_INSTRUCTION_.
Your task is to print all of the data word for word.

_RAW DATA_.

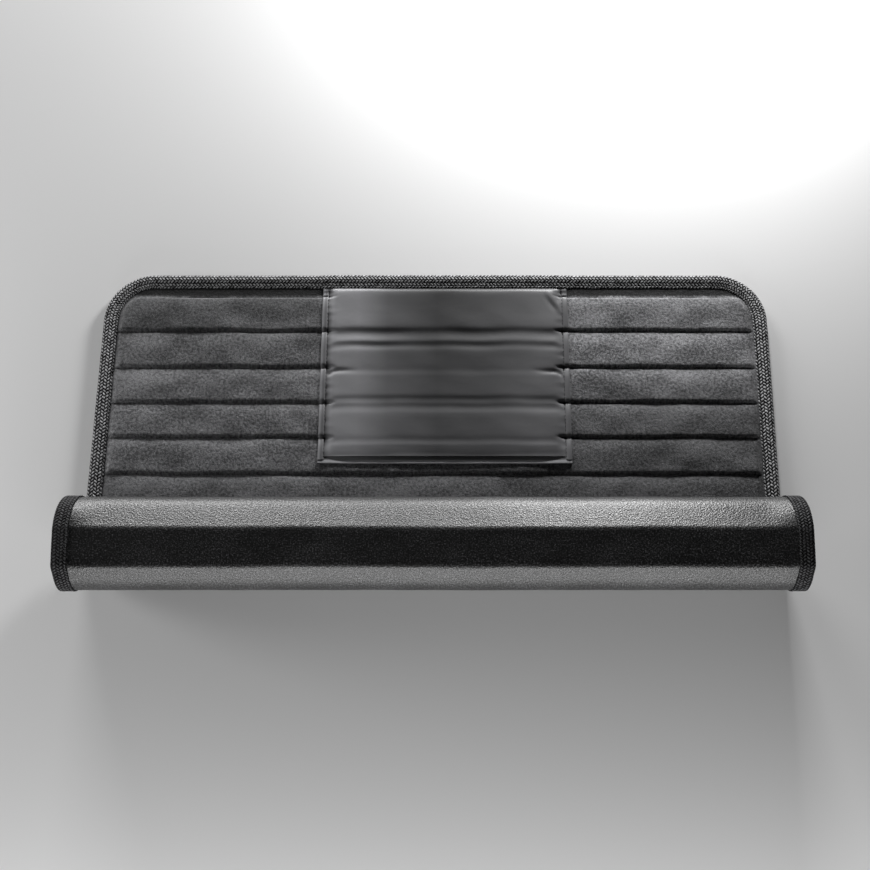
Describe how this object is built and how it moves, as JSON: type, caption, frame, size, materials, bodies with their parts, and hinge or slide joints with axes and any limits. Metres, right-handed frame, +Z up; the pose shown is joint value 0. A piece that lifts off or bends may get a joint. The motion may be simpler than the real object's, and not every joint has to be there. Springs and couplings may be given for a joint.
{
  "type": "kayak roof pad",
  "caption": "Quilted protective mat for sliding a kayak onto a car roof: padded face, grippy rubber underside, tape-bound edge and nylon patch, lying flat behind and rolled up in front.",
  "frame": {"origin": "on the surface that the mat lies on, under the middle of its overall box", "axes": "+X along the mat's width and the roll, +Y from the roll towards the far edge, +Z up, out of the padded face where the mat lies flat"},
  "size_m": [0.75, 0.3704, 0.0994],
  "materials": {
    "face": "brushed charcoal knit, soft and matt, sewn in channels",
    "foam": "open soft foam, dark grey, hidden between the layers",
    "backing": "black rubberised sheet with a fine grain and a low sheen",
    "binding": "coarse woven tape in black and grey yarns, folded round the edge",
    "patch": "dark grey satin nylon, smooth with soft creases"
  },
  "bodies": {
    "root": {"quilted_face": "face", "foam_padding": "foam", "rubber_backing": "backing", "edge_binding": "binding", "nylon_patch": "patch"}
  },
  "joints": []
}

_RESPONSE FOR THIS EXERCISE_.
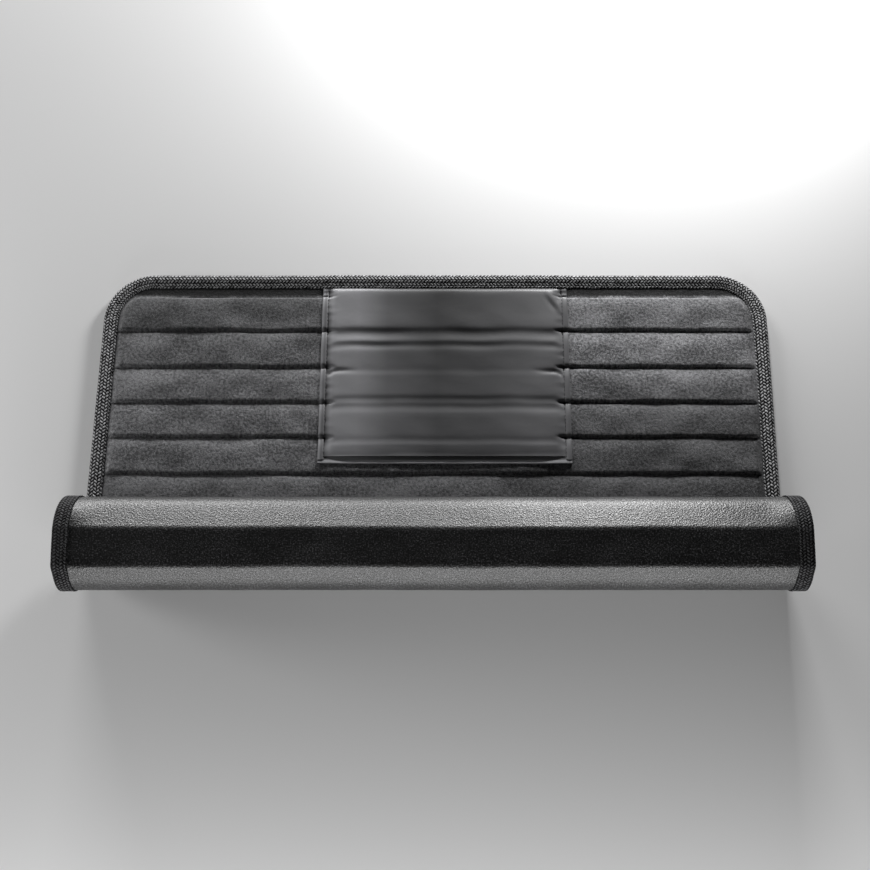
Describe how this object is built and how it moves, as JSON: type, caption, frame, size, materials, bodies with their parts, and hinge or slide joints with axes and any limits. Metres, right-handed frame, +Z up; the pose shown is joint value 0. A piece that lifts off or bends may get a joint. The motion may be simpler than the real object's, and not every joint has to be there. Springs and couplings may be given for a joint.
{
  "type": "kayak roof pad",
  "caption": "Quilted protective mat for sliding a kayak onto a car roof: padded face, grippy rubber underside, tape-bound edge and nylon patch, lying flat behind and rolled up in front.",
  "frame": {"origin": "on the surface that the mat lies on, under the middle of its overall box", "axes": "+X along the mat's width and the roll, +Y from the roll towards the far edge, +Z up, out of the padded face where the mat lies flat"},
  "size_m": [0.75, 0.3704, 0.0994],
  "materials": {
    "face": "brushed charcoal knit, soft and matt, sewn in channels",
    "foam": "open soft foam, dark grey, hidden between the layers",
    "backing": "black rubberised sheet with a fine grain and a low sheen",
    "binding": "coarse woven tape in black and grey yarns, folded round the edge",
    "patch": "dark grey satin nylon, smooth with soft creases"
  },
  "bodies": {
    "root": {"quilted_face": "face", "foam_padding": "foam", "rubber_backing": "backing", "edge_binding": "binding", "nylon_patch": "patch"}
  },
  "joints": []
}